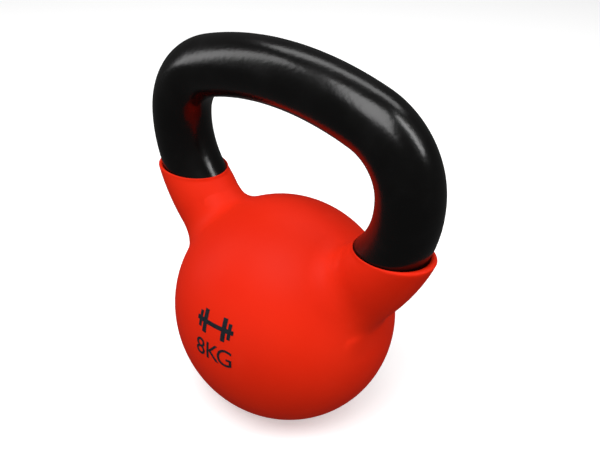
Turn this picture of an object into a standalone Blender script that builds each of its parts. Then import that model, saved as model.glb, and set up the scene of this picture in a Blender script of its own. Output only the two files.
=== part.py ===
"""Kettlebell, 8 kg: an iron casting with an enamelled handle and a dipped vinyl cover.

Frame: +Z up, the handle spans X and the printed face looks along -Y.
The origin is the middle of the flat base. Every size is in metres.
"""

import math

import bmesh
import bpy
import numpy as np

# Ball, measured outside the vinyl
BALL_HALF_WIDTH = 0.0630
BALL_HALF_DEPTH = 0.0586
BALL_HALF_HEIGHT = 0.0636
BALL_CENTRE_HEIGHT = 0.0540

# Handle: the centreline is three arcs on each side of the crown, then straight into the ball
HANDLE_TOP_HEIGHT = 0.1896
BAR_RADIUS = 0.0162
CROWN_RADIUS = 0.1737
CROWN_TURN = math.radians(17.2)
SHOULDER_RADIUS = 0.0351
SHOULDER_TURN = math.radians(68.8)
LEG_RADIUS = 0.0550
LEG_TURN = math.radians(41.8)
ROOT_LENGTH = 0.0300

# Vinyl cover
RIM_HEIGHT = 0.1197
VINYL_THICKNESS = 0.0026
RIM_LIP = 0.0013
LIP_GAIN = 0.0046
LIP_LENGTH = 0.0200
FILLET_REACH = 0.0136

# Horns: level ovals, each size given at the rim, per metre of depth and per square metre of depth
HORN_CENTRE = (0.0704, -0.716, 9.12)
HORN_HALF_WIDTH = (0.0211, 0.354, -14.7)
HORN_HALF_DEPTH = (0.0174, 0.156, -7.00)
HORN_DEPTH = 0.0500
HORN_ABOVE_RIM = 0.0030

# Coat on the bar
COAT_THICKNESS = 0.0005
COAT_UNDER_RIM = 0.0030

# Print
PRINT_THICKNESS = 0.0004
MARK_HEIGHT = 0.0100
MARK_PITCH = 0.0082
MARK_CENTRE_X = 0.0027
MARK_BASELINE_HEIGHT = 0.0532
EMBLEM_CENTRE_HEIGHT = 0.0735
EMBLEM_BAR_LENGTH = 0.0240
EMBLEM_BAR_HALF_HEIGHT = 0.0011
EMBLEM_PLATES = ((0.0062, 0.0026, 0.0062), (0.0096, 0.0020, 0.0042))

# Room left between neighbouring pieces
CLEARANCE = 0.0003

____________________

### AIM OF THE EXERCISE
Can you give every line above again, exactly as written?

### SOLUTION FOR THIS PROBLEM
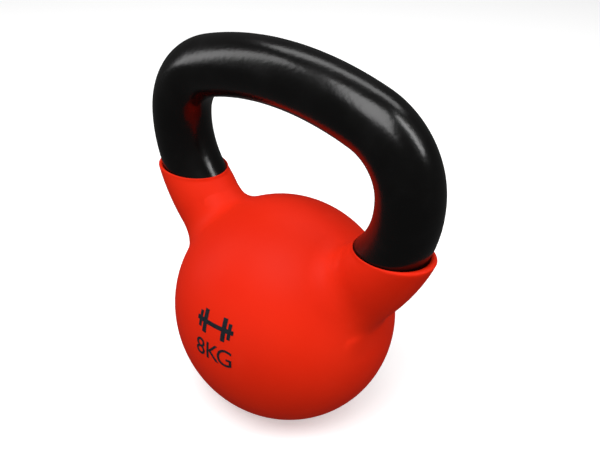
Turn this picture of an object into a standalone Blender script that builds each of its parts. Then import that model, saved as model.glb, and set up the scene of this picture in a Blender script of its own. Output only the two files.
=== part.py ===
"""Kettlebell, 8 kg: an iron casting with an enamelled handle and a dipped vinyl cover.

Frame: +Z up, the handle spans X and the printed face looks along -Y.
The origin is the middle of the flat base. Every size is in metres.
"""

import math

import bmesh
import bpy
import numpy as np

# Ball, measured outside the vinyl
BALL_HALF_WIDTH = 0.0630
BALL_HALF_DEPTH = 0.0586
BALL_HALF_HEIGHT = 0.0636
BALL_CENTRE_HEIGHT = 0.0540

# Handle: the centreline is three arcs on each side of the crown, then straight into the ball
HANDLE_TOP_HEIGHT = 0.1896
BAR_RADIUS = 0.0162
CROWN_RADIUS = 0.1737
CROWN_TURN = math.radians(17.2)
SHOULDER_RADIUS = 0.0351
SHOULDER_TURN = math.radians(68.8)
LEG_RADIUS = 0.0550
LEG_TURN = math.radians(41.8)
ROOT_LENGTH = 0.0300

# Vinyl cover
RIM_HEIGHT = 0.1197
VINYL_THICKNESS = 0.0026
RIM_LIP = 0.0013
LIP_GAIN = 0.0046
LIP_LENGTH = 0.0200
FILLET_REACH = 0.0136

# Horns: level ovals, each size given at the rim, per metre of depth and per square metre of depth
HORN_CENTRE = (0.0704, -0.716, 9.12)
HORN_HALF_WIDTH = (0.0211, 0.354, -14.7)
HORN_HALF_DEPTH = (0.0174, 0.156, -7.00)
HORN_DEPTH = 0.0500
HORN_ABOVE_RIM = 0.0030

# Coat on the bar
COAT_THICKNESS = 0.0005
COAT_UNDER_RIM = 0.0030

# Print
PRINT_THICKNESS = 0.0004
MARK_HEIGHT = 0.0100
MARK_PITCH = 0.0082
MARK_CENTRE_X = 0.0027
MARK_BASELINE_HEIGHT = 0.0532
EMBLEM_CENTRE_HEIGHT = 0.0735
EMBLEM_BAR_LENGTH = 0.0240
EMBLEM_BAR_HALF_HEIGHT = 0.0011
EMBLEM_PLATES = ((0.0062, 0.0026, 0.0062), (0.0096, 0.0020, 0.0042))

# Room left between neighbouring pieces
CLEARANCE = 0.0003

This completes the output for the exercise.